(Data):
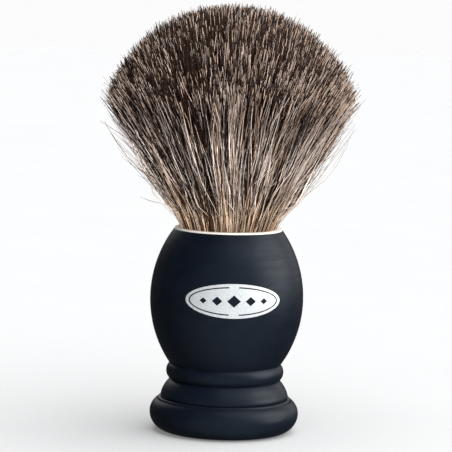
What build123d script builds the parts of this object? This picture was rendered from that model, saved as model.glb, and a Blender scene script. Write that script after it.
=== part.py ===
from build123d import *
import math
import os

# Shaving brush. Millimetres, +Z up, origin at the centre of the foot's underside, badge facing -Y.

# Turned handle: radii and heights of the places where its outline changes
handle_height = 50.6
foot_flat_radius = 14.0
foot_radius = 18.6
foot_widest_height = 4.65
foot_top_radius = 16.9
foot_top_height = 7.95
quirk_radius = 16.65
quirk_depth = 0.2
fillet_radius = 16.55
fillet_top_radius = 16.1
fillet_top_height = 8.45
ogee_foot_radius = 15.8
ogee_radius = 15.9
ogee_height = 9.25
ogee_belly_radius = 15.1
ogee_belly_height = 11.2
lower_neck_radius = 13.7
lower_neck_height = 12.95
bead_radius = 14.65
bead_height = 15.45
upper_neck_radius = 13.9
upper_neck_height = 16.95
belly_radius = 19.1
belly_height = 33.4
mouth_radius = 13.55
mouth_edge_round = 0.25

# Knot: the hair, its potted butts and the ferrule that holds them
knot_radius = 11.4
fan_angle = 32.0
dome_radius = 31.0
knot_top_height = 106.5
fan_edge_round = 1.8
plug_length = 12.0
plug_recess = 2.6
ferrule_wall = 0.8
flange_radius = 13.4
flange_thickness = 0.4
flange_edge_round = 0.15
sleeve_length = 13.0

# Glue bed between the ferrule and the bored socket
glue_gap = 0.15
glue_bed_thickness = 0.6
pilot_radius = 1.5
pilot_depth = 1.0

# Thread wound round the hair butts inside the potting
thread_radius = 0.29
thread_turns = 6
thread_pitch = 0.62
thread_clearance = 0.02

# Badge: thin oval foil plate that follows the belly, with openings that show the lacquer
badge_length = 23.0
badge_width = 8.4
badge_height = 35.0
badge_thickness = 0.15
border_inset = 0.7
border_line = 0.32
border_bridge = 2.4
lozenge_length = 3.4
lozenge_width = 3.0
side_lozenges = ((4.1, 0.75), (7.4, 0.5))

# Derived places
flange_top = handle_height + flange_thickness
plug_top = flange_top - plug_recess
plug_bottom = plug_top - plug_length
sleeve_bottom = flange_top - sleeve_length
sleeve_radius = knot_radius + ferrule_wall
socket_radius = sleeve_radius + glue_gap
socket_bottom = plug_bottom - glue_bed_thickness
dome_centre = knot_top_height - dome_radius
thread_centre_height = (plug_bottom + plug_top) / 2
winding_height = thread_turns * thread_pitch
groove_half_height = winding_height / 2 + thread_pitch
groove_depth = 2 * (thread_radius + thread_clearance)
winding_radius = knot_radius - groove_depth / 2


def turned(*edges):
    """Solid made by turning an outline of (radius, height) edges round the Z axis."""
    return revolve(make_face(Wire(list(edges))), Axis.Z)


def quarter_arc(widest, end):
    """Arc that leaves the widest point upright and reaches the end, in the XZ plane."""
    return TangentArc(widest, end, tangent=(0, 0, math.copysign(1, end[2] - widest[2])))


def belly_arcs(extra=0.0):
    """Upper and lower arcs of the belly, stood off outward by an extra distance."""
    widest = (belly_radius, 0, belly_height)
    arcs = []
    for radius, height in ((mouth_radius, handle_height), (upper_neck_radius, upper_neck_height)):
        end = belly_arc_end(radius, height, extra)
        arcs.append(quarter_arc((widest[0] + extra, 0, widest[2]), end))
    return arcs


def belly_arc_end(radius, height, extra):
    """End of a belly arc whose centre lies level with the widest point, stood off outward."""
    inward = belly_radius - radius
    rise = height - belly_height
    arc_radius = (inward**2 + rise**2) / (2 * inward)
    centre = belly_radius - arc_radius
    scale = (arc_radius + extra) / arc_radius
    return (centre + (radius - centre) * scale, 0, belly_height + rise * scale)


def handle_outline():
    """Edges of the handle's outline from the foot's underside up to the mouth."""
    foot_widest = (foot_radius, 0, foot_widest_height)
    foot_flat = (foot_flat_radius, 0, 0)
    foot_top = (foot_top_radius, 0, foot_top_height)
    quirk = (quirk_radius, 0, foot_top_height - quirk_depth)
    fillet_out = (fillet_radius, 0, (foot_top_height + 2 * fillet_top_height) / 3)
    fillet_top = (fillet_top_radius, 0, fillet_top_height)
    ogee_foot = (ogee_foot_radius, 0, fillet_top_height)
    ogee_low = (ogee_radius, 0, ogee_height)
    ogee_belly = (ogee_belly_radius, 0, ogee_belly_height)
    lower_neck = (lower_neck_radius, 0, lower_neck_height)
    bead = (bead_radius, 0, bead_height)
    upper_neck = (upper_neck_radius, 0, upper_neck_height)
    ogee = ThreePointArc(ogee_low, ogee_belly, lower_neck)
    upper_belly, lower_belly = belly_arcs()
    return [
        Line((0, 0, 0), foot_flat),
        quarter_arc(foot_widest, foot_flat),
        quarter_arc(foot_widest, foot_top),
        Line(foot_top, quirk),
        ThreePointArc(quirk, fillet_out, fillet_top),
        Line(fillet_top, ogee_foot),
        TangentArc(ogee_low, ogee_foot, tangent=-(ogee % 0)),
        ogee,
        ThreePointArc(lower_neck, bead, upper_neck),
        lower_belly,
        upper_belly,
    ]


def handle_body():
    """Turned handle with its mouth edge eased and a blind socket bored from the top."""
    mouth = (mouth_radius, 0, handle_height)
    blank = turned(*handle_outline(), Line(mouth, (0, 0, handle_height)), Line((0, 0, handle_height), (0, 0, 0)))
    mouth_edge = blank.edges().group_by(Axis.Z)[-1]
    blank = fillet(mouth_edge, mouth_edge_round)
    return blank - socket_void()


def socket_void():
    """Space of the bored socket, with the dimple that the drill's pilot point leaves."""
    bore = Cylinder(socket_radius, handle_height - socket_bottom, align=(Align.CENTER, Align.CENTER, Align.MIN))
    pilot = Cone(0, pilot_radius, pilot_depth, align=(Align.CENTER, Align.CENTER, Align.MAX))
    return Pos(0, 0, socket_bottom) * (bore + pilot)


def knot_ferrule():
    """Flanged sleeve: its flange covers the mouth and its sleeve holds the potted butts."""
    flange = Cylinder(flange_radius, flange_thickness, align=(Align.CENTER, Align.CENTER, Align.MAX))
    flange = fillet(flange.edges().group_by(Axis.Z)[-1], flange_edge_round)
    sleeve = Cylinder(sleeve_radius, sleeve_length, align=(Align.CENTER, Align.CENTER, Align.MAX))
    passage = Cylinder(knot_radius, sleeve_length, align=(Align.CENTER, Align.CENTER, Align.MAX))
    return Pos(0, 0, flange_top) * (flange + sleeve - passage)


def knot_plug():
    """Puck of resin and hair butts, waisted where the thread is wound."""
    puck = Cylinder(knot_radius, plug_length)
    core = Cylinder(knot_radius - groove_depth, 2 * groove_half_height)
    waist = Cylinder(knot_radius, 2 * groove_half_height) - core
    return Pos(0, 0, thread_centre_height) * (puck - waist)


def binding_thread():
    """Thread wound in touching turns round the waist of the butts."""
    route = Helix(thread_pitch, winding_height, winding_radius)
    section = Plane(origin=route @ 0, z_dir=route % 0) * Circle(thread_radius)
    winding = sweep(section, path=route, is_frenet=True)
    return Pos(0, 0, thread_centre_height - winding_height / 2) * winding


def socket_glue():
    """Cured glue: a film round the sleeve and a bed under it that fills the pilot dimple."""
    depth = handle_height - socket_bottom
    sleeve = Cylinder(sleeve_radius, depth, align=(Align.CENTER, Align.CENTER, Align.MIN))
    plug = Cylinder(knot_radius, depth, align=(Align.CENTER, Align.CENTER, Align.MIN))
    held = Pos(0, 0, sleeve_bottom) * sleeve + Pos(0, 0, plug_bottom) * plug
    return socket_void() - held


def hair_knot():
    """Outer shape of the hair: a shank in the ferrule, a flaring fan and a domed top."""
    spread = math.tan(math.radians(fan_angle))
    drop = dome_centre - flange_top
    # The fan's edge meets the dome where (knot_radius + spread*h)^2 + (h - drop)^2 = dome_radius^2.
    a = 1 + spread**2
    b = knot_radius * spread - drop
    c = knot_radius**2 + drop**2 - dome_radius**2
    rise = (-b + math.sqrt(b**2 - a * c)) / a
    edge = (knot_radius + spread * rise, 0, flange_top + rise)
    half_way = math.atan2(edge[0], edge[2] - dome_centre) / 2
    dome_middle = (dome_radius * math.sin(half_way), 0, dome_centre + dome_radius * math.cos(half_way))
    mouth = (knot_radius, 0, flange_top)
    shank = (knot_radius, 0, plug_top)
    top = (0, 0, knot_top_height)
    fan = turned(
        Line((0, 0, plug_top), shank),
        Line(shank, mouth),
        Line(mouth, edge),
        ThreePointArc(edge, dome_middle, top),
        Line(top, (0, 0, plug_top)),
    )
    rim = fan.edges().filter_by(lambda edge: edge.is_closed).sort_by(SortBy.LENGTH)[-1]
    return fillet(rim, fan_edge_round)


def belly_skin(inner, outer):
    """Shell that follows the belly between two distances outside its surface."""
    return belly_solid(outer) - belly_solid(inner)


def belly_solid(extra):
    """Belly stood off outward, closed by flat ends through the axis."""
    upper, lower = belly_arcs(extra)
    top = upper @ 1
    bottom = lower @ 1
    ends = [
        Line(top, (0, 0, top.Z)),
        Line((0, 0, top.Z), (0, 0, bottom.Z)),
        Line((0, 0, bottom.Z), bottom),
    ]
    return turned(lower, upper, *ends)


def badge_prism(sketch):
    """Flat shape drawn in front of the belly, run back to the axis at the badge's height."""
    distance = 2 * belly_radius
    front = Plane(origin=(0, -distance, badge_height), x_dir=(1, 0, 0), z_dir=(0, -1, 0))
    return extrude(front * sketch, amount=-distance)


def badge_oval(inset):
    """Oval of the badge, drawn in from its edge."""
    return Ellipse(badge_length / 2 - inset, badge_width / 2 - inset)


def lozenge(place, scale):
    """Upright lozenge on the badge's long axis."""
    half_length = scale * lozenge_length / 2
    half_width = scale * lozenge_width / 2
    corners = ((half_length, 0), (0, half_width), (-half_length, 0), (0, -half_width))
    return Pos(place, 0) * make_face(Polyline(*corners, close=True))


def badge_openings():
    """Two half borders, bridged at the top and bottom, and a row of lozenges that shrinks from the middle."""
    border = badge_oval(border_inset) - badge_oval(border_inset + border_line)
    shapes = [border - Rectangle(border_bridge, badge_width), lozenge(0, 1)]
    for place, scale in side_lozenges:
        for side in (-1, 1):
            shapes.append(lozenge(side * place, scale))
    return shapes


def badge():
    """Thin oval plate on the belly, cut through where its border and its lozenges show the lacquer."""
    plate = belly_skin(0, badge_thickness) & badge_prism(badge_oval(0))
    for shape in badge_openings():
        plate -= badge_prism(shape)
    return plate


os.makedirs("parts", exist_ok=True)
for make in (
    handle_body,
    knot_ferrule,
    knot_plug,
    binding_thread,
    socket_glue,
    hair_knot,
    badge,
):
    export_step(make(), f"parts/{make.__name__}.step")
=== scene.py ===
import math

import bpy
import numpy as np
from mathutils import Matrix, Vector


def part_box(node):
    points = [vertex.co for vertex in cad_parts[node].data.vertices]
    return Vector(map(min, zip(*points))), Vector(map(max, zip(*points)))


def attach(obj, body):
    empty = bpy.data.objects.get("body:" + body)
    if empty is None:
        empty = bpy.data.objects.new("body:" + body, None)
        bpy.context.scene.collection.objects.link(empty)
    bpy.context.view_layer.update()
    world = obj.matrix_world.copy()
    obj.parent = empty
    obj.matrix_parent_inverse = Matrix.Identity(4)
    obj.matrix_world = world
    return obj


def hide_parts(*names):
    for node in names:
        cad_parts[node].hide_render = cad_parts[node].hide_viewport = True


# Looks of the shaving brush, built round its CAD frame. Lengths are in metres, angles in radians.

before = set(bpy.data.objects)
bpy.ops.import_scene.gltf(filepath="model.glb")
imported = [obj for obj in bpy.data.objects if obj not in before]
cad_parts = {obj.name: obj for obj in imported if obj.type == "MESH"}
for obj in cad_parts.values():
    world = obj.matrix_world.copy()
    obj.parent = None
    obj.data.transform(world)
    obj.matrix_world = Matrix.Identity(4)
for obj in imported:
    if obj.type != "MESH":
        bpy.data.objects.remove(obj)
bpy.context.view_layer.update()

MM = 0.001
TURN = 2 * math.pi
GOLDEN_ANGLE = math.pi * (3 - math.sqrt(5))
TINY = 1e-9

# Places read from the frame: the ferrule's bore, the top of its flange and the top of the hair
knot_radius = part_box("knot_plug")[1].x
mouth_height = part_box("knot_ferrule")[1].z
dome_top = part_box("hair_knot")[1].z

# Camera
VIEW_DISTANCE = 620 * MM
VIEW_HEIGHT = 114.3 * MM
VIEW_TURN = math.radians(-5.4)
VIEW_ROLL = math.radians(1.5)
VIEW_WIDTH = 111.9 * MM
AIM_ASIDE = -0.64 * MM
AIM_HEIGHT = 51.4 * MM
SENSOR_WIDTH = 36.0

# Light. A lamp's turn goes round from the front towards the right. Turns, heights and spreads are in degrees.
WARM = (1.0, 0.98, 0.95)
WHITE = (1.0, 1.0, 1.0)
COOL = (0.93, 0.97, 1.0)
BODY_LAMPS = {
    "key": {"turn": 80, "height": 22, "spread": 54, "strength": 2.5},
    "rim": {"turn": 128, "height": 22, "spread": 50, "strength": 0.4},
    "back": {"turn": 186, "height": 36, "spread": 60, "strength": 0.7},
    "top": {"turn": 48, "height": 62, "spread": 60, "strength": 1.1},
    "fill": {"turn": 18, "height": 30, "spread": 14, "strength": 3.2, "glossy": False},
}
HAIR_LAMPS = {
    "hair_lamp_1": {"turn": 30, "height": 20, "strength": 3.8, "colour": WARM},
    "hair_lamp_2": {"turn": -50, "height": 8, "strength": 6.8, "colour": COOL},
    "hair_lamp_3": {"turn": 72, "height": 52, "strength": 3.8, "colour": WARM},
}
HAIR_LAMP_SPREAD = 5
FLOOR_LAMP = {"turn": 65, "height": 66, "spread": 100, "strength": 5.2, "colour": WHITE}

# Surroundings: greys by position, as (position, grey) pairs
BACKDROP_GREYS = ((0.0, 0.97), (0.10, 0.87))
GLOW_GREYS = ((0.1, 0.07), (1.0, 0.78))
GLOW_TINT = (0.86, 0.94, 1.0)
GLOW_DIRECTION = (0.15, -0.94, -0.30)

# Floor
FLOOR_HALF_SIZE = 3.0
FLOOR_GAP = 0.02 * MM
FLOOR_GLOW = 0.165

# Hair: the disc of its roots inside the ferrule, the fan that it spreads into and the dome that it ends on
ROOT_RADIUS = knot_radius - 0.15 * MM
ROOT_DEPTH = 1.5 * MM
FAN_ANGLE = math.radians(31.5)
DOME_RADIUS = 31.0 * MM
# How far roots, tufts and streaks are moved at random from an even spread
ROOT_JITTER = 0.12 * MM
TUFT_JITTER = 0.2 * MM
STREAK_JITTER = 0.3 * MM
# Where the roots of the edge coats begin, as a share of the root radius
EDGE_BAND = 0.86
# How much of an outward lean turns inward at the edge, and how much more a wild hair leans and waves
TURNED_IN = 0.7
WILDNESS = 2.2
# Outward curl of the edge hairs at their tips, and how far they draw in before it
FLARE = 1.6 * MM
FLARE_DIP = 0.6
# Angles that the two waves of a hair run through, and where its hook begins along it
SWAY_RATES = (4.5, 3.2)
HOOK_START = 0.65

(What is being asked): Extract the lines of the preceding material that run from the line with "border = badge_oval(border_inset)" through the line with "cad_parts[node].hide_render = cad_parts[node].hide_viewport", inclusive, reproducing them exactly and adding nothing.

(Result):
    border = badge_oval(border_inset) - badge_oval(border_inset + border_line)
    shapes = [border - Rectangle(border_bridge, badge_width), lozenge(0, 1)]
    for place, scale in side_lozenges:
        for side in (-1, 1):
            shapes.append(lozenge(side * place, scale))
    return shapes


def badge():
    """Thin oval plate on the belly, cut through where its border and its lozenges show the lacquer."""
    plate = belly_skin(0, badge_thickness) & badge_prism(badge_oval(0))
    for shape in badge_openings():
        plate -= badge_prism(shape)
    return plate


os.makedirs("parts", exist_ok=True)
for make in (
    handle_body,
    knot_ferrule,
    knot_plug,
    binding_thread,
    socket_glue,
    hair_knot,
    badge,
):
    export_step(make(), f"parts/{make.__name__}.step")
=== scene.py ===
import math

import bpy
import numpy as np
from mathutils import Matrix, Vector


def part_box(node):
    points = [vertex.co for vertex in cad_parts[node].data.vertices]
    return Vector(map(min, zip(*points))), Vector(map(max, zip(*points)))


def attach(obj, body):
    empty = bpy.data.objects.get("body:" + body)
    if empty is None:
        empty = bpy.data.objects.new("body:" + body, None)
        bpy.context.scene.collection.objects.link(empty)
    bpy.context.view_layer.update()
    world = obj.matrix_world.copy()
    obj.parent = empty
    obj.matrix_parent_inverse = Matrix.Identity(4)
    obj.matrix_world = world
    return obj


def hide_parts(*names):
    for node in names:
        cad_parts[node].hide_render = cad_parts[node].hide_viewport = True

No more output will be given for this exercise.